«Hay que morirse antes de hacer pendejadas», publicó en Twitter —y eliminó horas después— un afamado escritor mexicano. El texto iba acompañado de la imagen de un octogenario Pelé, sosteniendo un jersey autografiado y dedicado para el presidente brasileño Jair Bolsonaro. El tuit, por supuesto, venía a cuento luego de la sorpresiva muerte de la leyenda del futbol argentino y mundial, Diego Armando Maradona, ocurrida la mañana del pasado 25 de noviembre. El sarcasmo o la pulla se antojaba doble, ya que es bien sabido que el Diego no vivió ni murió como un mártir impoluto. Su fallecimiento levantó una polvareda de opiniones encontradas, dejando de manifiesto lo difícil que resulta separar la idolatría por el futbolista del rechazo por algunas facetas del ser humano. Fernando Signorini, su preparador físico y quizá una de las personas que mejor lo conocía, sintetizó el sentimiento a la perfección en una frase: «Con Diego iría al fin del mundo, pero con Maradona, ni a la esquina».
Y es que pareciera que Diego Armando, en sus primeros 37 años, cinceló una soberbia carrera que Maradona no se cansó de enlodar durante sus 23 restantes.
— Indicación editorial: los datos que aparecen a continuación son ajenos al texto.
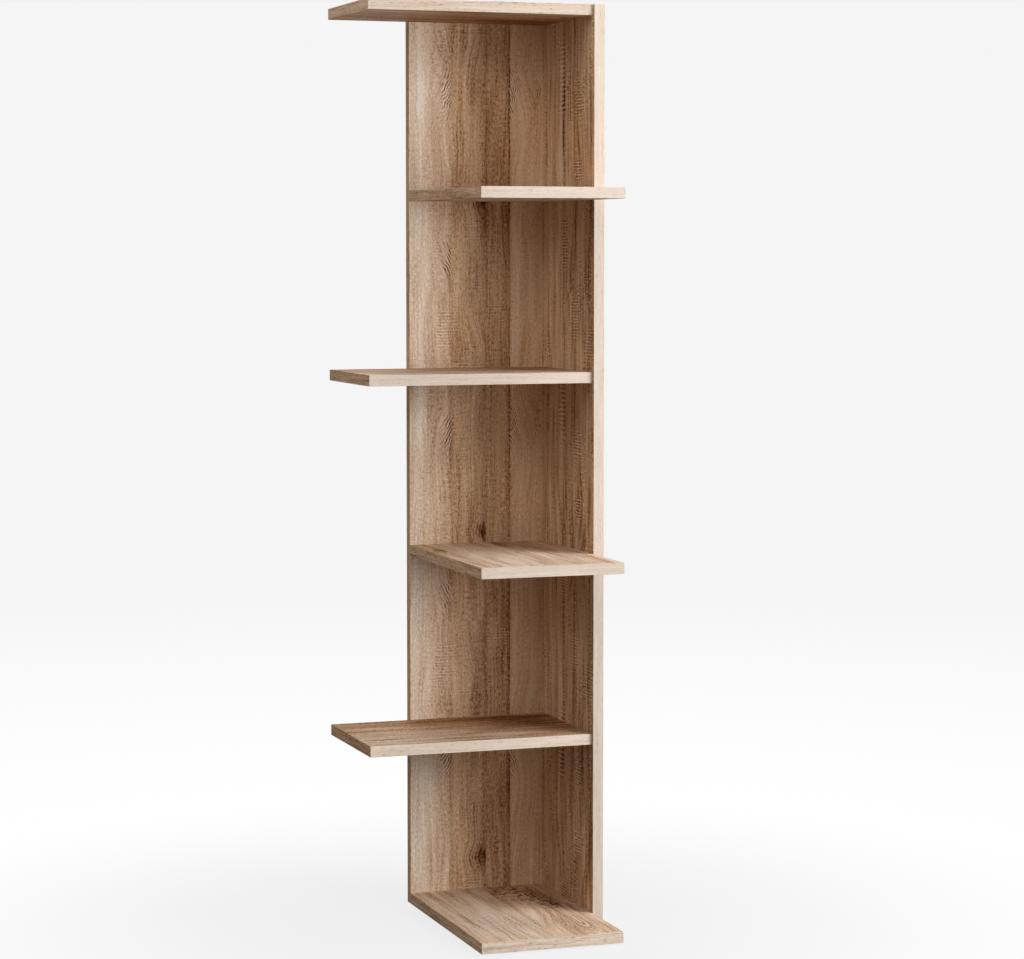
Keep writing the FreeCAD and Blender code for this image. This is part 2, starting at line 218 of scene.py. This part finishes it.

Sus detractores le reprochan una enorme lista de errores, disparates y barbaridades: desde su adicción a las drogas y su cercanía con dictadores y líderes de regímenes autoritarios hasta su colérico temperamento, sus múltiples escándalos y aquella exagerada celebración de un gol que le hizo a un niño sin piernas que soñaba con atajarle un disparo al Pelusa. Los más graves, sin duda, son los videos en los que aparece agrediendo a su novia y a una periodista, y las terribles fotografías en las que posa semidesnudo junto a dos jovencitas menores de edad.
¿Se puede —o se debe— separar la obra de su autor? ¿Es posible disfrutar de un libro escrito por un misógino, o bien, digamos, del virtuosismo futbolero de alguien que fue acusado de pedofilia? La trampa ética es difícil de esquivar, y en los intentos de responder este tipo de preguntas se han generado cantidad de debates con discursos contrapuestos. Que Diego fuese un dios en la cancha nadie lo puede negar. Que Maradona cometió una ristra de excesos y atropellos, tampoco. Hablar mal de un muerto es poco elegante, pero celebrar ciegamente a un inequívoco abusador cuyo deporte lo dejó impune no parece ser una decisión meditada, ya no digamos inteligente.
El reduccionismo, se sabe bien, no es muy recomendable a la hora de hacer un análisis de las circunstancias. Las cosas no son blancas o negras; de grises está compuesto el hombre. Por lo general, a la gente le cuesta trabajo entender y aceptar la idea de que una persona puede ser, al mismo tiempo, el héroe y el villano. Nadie es completamente malo ni completamente bueno, y una figura como la de Diego Armando brilla, probablemente, por sus múltiples aristas.
El lugar del llamado más argentino de los argentinos en la historia del deporte se encuentra, indiscutiblemente, en los más altos escaños. Y si bien el Olimpo del futbol le pertenece a seis o siete jugadores sobresalientes, estos son felizmente encabezados por un rollizo lanusense de 165 centímetros: el hijo pródigo del barrio de Villa Fiorito, el Pelusa, el Diego, el Diez.
Pero la vida de Maradona, llena de claroscuros, fue tan trágica y controversial como lo suelen ser las de las personas con su genio y su temperamento. Diego fue de todo menos un tipo cualquiera. Ídolo del Argentinos Juniors y del Boca, hizo trampa en su deporte y salió cínicamente bien librado, echándole la culpa a dios. Corrió desde su propio campo y burló a cinco ingleses —incluido el portero— para firmar el llamado ‘gol del siglo’ y levantar después la Copa del Mundo en el Estadio Azteca. Viajó a Europa, anotó más y más goles, se aficionó a las drogas y se convirtió en un semidiós para la afición del Napoli. Deidad de su propia iglesia fue, como quien no quiere la cosa, exitoso presentador de televisión, comentarista, entrenador de fútbol, activista político e inspiración para millones de futbolistas en ciernes alrededor del planeta.
En una última muestra de egocentrismo involuntario, su muerte coincidió, irónicamente, con el Día Internacional de la Violencia de Género.
En la película 300 del director Zack Snyder, Leónidas, rey de los espartanos, a sabiendas de que va a ser derrotado por un ejército cien veces más grande que el suyo, antes de morir busca y consigue comprobarle a Jerjes, y de paso al mundo, una cosa: que los dioses también sangran. Unos, incluso, como Diego Armando Maradona, tal vez demasiado.